- TASK -
In the material below, find all lines with the string "scene" and copy them.

- SOURCE DATA -
>>>>>

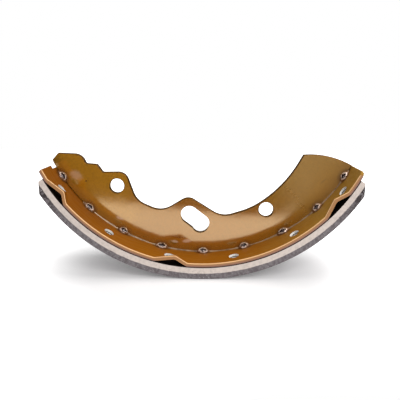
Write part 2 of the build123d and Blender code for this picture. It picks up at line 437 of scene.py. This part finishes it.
# Welds: one bead modelled at the bottom of the shoe, then copied round the drum axis

weldBead = {
    "halfLength": 0.0038,
    "stand": 0.0023,
    "buried": 0.0002,
    "craterLength": 0.0022,
    "craterHeight": 0.00125,
    "lipWidth": 0.00034,
    "lipRise": 0.00020,
    "craterDepth": 0.0009,
    "lumps": 0.00030,
    "lumpSize": 0.0012,
    "pinches": ((0.45, 0.88), (0.62, 0.82), (0.8, 0.75)),  # share of the length, and how much thinner
    "swell": 0.08,
}


# Almond of flash with a lip round a sunken core, on the near side of the web, then mirrored
def modelBead(values):
    corner = Vector((0, -webHalf, drumRadius - rimInside))
    outward = Vector((0, -1, 1)).normalized()
    upward = Vector((0, 1, 1)).normalized()
    reach, lip = values["halfLength"], values["lipWidth"]

    def inCrater(point, margin):
        place = point - corner
        across = place.x / (values["craterLength"] + margin)
        up = place.dot(upward) / (values["craterHeight"] + margin)
        return place.dot(outward) > 0 and abs(across)**1.4 + abs(up)**1.6 < 1

    clearSelection()
    bpy.ops.mesh.primitive_uv_sphere_add(
        segments=32, ring_count=24, radius=1.0, location=corner, rotation=(0, math.radians(90), 0)
    )
    bead = bpy.context.object
    bead.name = "weldBead"
    bpy.ops.transform.resize(value=(reach, values["stand"], values["stand"]))
    bpy.ops.object.transform_apply(location=True, rotation=True, scale=True)
    bpy.ops.object.mode_set(mode="EDIT")
    for share, pinch in values["pinches"]:  # the ends run out to points
        selectWhere(bead, "verts", lambda v: abs(v.co.x) > share * reach)
        bpy.ops.transform.resize(value=(1.0, pinch, pinch), center_override=corner)
    selectWhere(bead, "faces", lambda f: inCrater(f.calc_center_median(), 0.0))
    bpy.ops.mesh.inset(thickness=lip * 0.5)
    bpy.ops.transform.translate(value=outward * values["lipRise"])
    bpy.ops.mesh.inset(thickness=lip * 0.3)
    bpy.ops.mesh.inset(thickness=lip * 0.3)
    bpy.ops.transform.translate(value=-outward * values["craterDepth"])
    bpy.ops.mesh.inset(thickness=lip * 0.5)
    bpy.ops.transform.translate(value=-outward * values["craterDepth"] * 0.4)
    bpy.ops.mesh.select_all(action="SELECT")
    bpy.ops.mesh.bisect(
        plane_co=(0, -webHalf + values["buried"], 0), plane_no=(0, 1, 0), use_fill=True, clear_outer=True
    )
    bpy.ops.mesh.select_all(action="SELECT")
    bpy.ops.mesh.bisect(
        plane_co=(0, 0, corner.z - values["buried"]), plane_no=(0, 0, -1), use_fill=True, clear_outer=True
    )
    bpy.ops.mesh.select_all(action="SELECT")
    bpy.ops.mesh.normals_make_consistent(inside=False)
    bpy.ops.object.mode_set(mode="OBJECT")
    burn = bead.data.attributes.new("burn", "FLOAT", "POINT")
    ring = bead.data.attributes.new("lip", "FLOAT", "POINT")
    top = max((v.co - corner).dot(outward) for v in bead.data.vertices)
    for vertex, burnt, bare in zip(bead.data.vertices, burn.data, ring.data):
        sunk = top - (vertex.co - corner).dot(outward)
        inside = inCrater(vertex.co, 0.0)
        burnt.value = 1.0 if inside and sunk > 0.5 * values["craterDepth"] else 0.0
        bare.value = 1.0 if inCrater(vertex.co, lip) and not burnt.value else 0.0
    lumps = bpy.data.textures.new("weldLumps", "CLOUDS")
    lumps.noise_scale = values["lumpSize"]
    applyModifier(bead, "SUBSURF", levels=1, render_levels=1)
    applyModifier(bead, "DISPLACE", texture=lumps, strength=values["lumps"], mid_level=0.5)
    applyModifier(bead, "MIRROR", use_axis=(False, True, False), use_mirror_merge=False)
    bpy.ops.object.shade_smooth()
    return bead


weldPaint = weldMaterial(weldLook)
master = modelBead(weldBead)
toCorner = Matrix.Translation((0, 0, drumRadius - rimInside))
for i in range(weldRow["count"]):
    makeActive(master)
    bpy.ops.object.duplicate()
    bead = bpy.context.object
    bead.name = f"weldBead_{i + 1}"
    angle = weldRow["middleAngle"] + weldRow["span"] * (i / (weldRow["count"] - 1) - 0.5)
    swell = 1 + weldBead["swell"] * math.sin(2.3 * i)  # no two beads are quite the same size
    flip = -1 if i % 2 else 1  # every second bead is turned end for end
    shape = toCorner @ Matrix.Diagonal((flip * swell, flip, 1 / swell, 1)) @ toCorner.inverted()
    bead.matrix_world = turnAboutDrum(angle) @ shape
    bpy.ops.object.transform_apply(location=True, rotation=True, scale=True)
    bead.data.materials.append(weldPaint)
    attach(bead, rideOn)
    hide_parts(f"weld_{i + 1}")
bpy.data.objects.remove(master)
print("brake shoe: welds made")

# Seam: lacquer that has run into the corner between the web and the rim

seamStrip = {
    "leg": 0.0006,
    "buried": 0.0001,
    "startAngle": -44.5,
    "endAngle": 58.6,
    "steps": 140,
    "wander": 0.00018,
    "wanderSize": 0.004,
}


def modelSeam(values):
    leg = values["leg"]
    centre = Vector((0, -webHalf - leg, drumRadius - rimInside + leg))
    clearSelection()
    bpy.ops.mesh.primitive_circle_add(
        vertices=24, radius=leg, location=centre, rotation=(0, math.radians(90), 0)
    )
    seam = bpy.context.object
    seam.name = "seamNear"
    bpy.ops.object.transform_apply(location=True, rotation=True, scale=True)
    bpy.ops.object.mode_set(mode="EDIT")
    selectWhere(seam, "verts", lambda v: v.co.y < centre.y - 1e-6 or v.co.z > centre.z + 1e-6)
    bpy.ops.mesh.delete(type="VERT")
    selectWhere(seam, "verts", lambda v: v.co.z > centre.z - 1e-6)
    bpy.ops.mesh.extrude_region_move(TRANSFORM_OT_translate={"value": (0, values["buried"], 0)})
    bpy.ops.mesh.extrude_region_move(TRANSFORM_OT_translate={"value": (0, 0, -leg - values["buried"])})
    selectWhere(seam, "verts", lambda v: v.co.y < centre.y + 1e-6)
    bpy.ops.mesh.extrude_region_move(TRANSFORM_OT_translate={"value": (0, 0, -values["buried"])})
    bpy.ops.mesh.select_all(action="SELECT")
    bpy.ops.mesh.edge_face_add()
    bpy.ops.object.mode_set(mode="OBJECT")
    seam.matrix_world = turnAboutDrum(values["startAngle"])
    bpy.ops.object.transform_apply(location=True, rotation=True, scale=True)
    bpy.ops.object.mode_set(mode="EDIT")
    bpy.ops.mesh.select_all(action="SELECT")
    sweep = math.radians(values["endAngle"] - values["startAngle"])
    bpy.ops.mesh.spin(steps=values["steps"], angle=sweep, center=(0, 0, drumRadius), axis=(0, 1, 0))
    bpy.ops.mesh.select_all(action="SELECT")
    bpy.ops.mesh.remove_doubles(threshold=1e-6)
    bpy.ops.mesh.normals_make_consistent(inside=False)
    bpy.ops.object.mode_set(mode="OBJECT")
    wander = bpy.data.textures.new("seamWander", "CLOUDS")
    wander.noise_scale = values["wanderSize"]
    applyModifier(seam, "DISPLACE", texture=wander, strength=values["wander"], mid_level=0.5)
    bpy.ops.object.shade_smooth()
    return seam


seamPaint = seamMaterial(seamLook)
nearSeam = modelSeam(seamStrip)
makeActive(nearSeam)
bpy.ops.object.duplicate()
farSeam = bpy.context.object
farSeam.name = "seamFar"
farSeam.scale.y = -1
bpy.ops.object.transform_apply(location=True, rotation=True, scale=True)
bpy.ops.object.mode_set(mode="EDIT")
bpy.ops.mesh.select_all(action="SELECT")
bpy.ops.mesh.normals_make_consistent(inside=False)
bpy.ops.object.mode_set(mode="OBJECT")
for seam in (nearSeam, farSeam):
    seam.data.materials.append(seamPaint)
    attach(seam, rideOn)
print("brake shoe: seam made")

# Studio

studio = {
    "paperEdge": (  # the front of the sheet, which the web's gloss mirrors as its tan patch
        (-0.7, -0.158),
        (-0.092, -0.150),
        (-0.024, -0.124),
        (0.003, -0.112),
        (0.026, -0.104),
        (0.7, -0.108),
    ),
    "paperBack": 0.5,
    "paperHalf": 0.7,
    "paperColour": (0.86, 0.85, 0.85),
    "paperRoughness": 0.9,
    "paperLift": (0.15, 1.0),
    "paperNear": (0.055, 0.115),
    "paperGlow": 0.45,
    "roomLight": 0.50,
    "roomDark": 0.03,
    "roomRise": (0.1, 0.6),
    "topPlace": (0.34, 0.04, 0.54),
    "topSize": (0.5, 0.4),
    "topPower": 1.8,
    "frontPlace": (0.38, -0.66, 0.58),
    "frontSize": (0.6, 0.5),
    "frontPower": 4.0,
}

cameraView = {
    "place": (0.007709, -0.240706, 0.093132),
    "lens": 39.4,
    "shiftX": -0.03,
    "shiftY": -0.25,
    "nearLimit": 0.01,
    "down": 0.5,
    "turn": -0.63,
    "roll": 0.238,
}


def layPaper(values):
    half, back, edge = values["paperHalf"], values["paperBack"], values["paperEdge"]
    clearSelection()
    bpy.ops.mesh.primitive_plane_add(size=1.0, location=(0, back / 2, 0))
    paper = bpy.context.object
    paper.name = "paper"
    paper.scale = (2 * half, back, 1)
    bpy.ops.object.transform_apply(location=True, rotation=True, scale=True)
    bpy.ops.object.mode_set(mode="EDIT")
    selectWhere(paper, "edges", lambda e: max(v.co.y for v in e.verts) < 1e-6)
    bpy.ops.mesh.subdivide(number_cuts=len(edge) - 2)
    mesh = bmesh.from_edit_mesh(paper.data)
    front = sorted((v for v in mesh.verts if v.co.y < 1e-6), key=lambda v: v.co.x)
    for vertex, (x, y) in zip(front, edge):  # the front of the sheet is cut on a slant
        vertex.co = (x, y, 0)
    bmesh.update_edit_mesh(paper.data)
    bpy.ops.object.mode_set(mode="OBJECT")
    desk = ObjectDesk("studioPaper")
    rays = desk.add("ShaderNodeLightPath").outputs
    # painted light: to the camera the sheet glows more away from the object, so its shadow fades out
    lift = desk.between(desk.length(desk.place), *values["paperNear"], *values["paperLift"])
    seen = desk.maths("MULTIPLY", rays["Is Camera Ray"], lift)
    glow = desk.maths("MULTIPLY_ADD", rays["Is Glossy Ray"], values["paperGlow"], seen)
    desk.feed(Base_Color=values["paperColour"], Roughness=values["paperRoughness"])
    desk.feed(Emission_Color=(1.0, 1.0, 1.0), Emission_Strength=glow)
    paper.data.materials.append(desk.material)


def lightRoom(values):  # white to the camera, even as light, and darker low down in reflections
    world = bpy.data.worlds.new("studioWorld")
    bpy.context.scene.world = world
    desk = NodeDesk(world, "Background")
    rays = desk.add("ShaderNodeLightPath").outputs
    heading = desk.add("ShaderNodeTexCoord").outputs["Generated"]
    height = desk.add("ShaderNodeSeparateXYZ", {0: heading}).outputs[2]
    mirrored = desk.between(height, *values["roomRise"], values["roomDark"], 1.0)
    inside = {0: rays["Is Glossy Ray"], 2: values["roomLight"], 3: mirrored}
    light = desk.add("ShaderNodeMix", inside).outputs[0]
    shown = desk.add("ShaderNodeMix", {0: rays["Is Camera Ray"], 2: light, 3: 1.0}).outputs[0]
    desk.feed(Color=(1.0, 1.0, 1.0), Strength=shown)


def hangLamp(name, place, size, power):
    clearSelection()
    bpy.ops.object.light_add(type="AREA", location=place)
    lamp = bpy.context.object
    lamp.name = name
    lamp.data.shape = "RECTANGLE"
    lamp.data.size, lamp.data.size_y = size
    lamp.data.energy = power
    lamp.rotation_euler = Vector(place).to_track_quat("Z", "Y").to_euler()


layPaper(studio)
lightRoom(studio)
for side in ("top", "front"):
    hangLamp(f"{side}Softbox", studio[f"{side}Place"], studio[f"{side}Size"], studio[f"{side}Power"])

bpy.ops.object.camera_add()
camera = bpy.context.object
camera.name = "photoCamera"
camera.data.lens = cameraView["lens"]
camera.data.shift_x = cameraView["shiftX"]
camera.data.shift_y = cameraView["shiftY"]
camera.data.clip_start = cameraView["nearLimit"]
camera.matrix_world = (
    Matrix.Translation(cameraView["place"])
    @ Matrix.Rotation(math.radians(-cameraView["turn"]), 4, "Z")
    @ Matrix.Rotation(math.radians(90 - cameraView["down"]), 4, "X")
    @ Matrix.Rotation(math.radians(cameraView["roll"]), 4, "Z")
)
bpy.context.scene.camera = camera
bpy.context.scene.view_settings.view_transform = "Standard"
print("brake shoe: studio lit")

<<<<<

- OUTPUT FOR THIS TASK -
Write part 2 of the build123d and Blender code for this picture. It picks up at line 437 of scene.py. This part finishes it.
    bpy.context.scene.world = world
bpy.context.scene.camera = camera
bpy.context.scene.view_settings.view_transform = "Standard"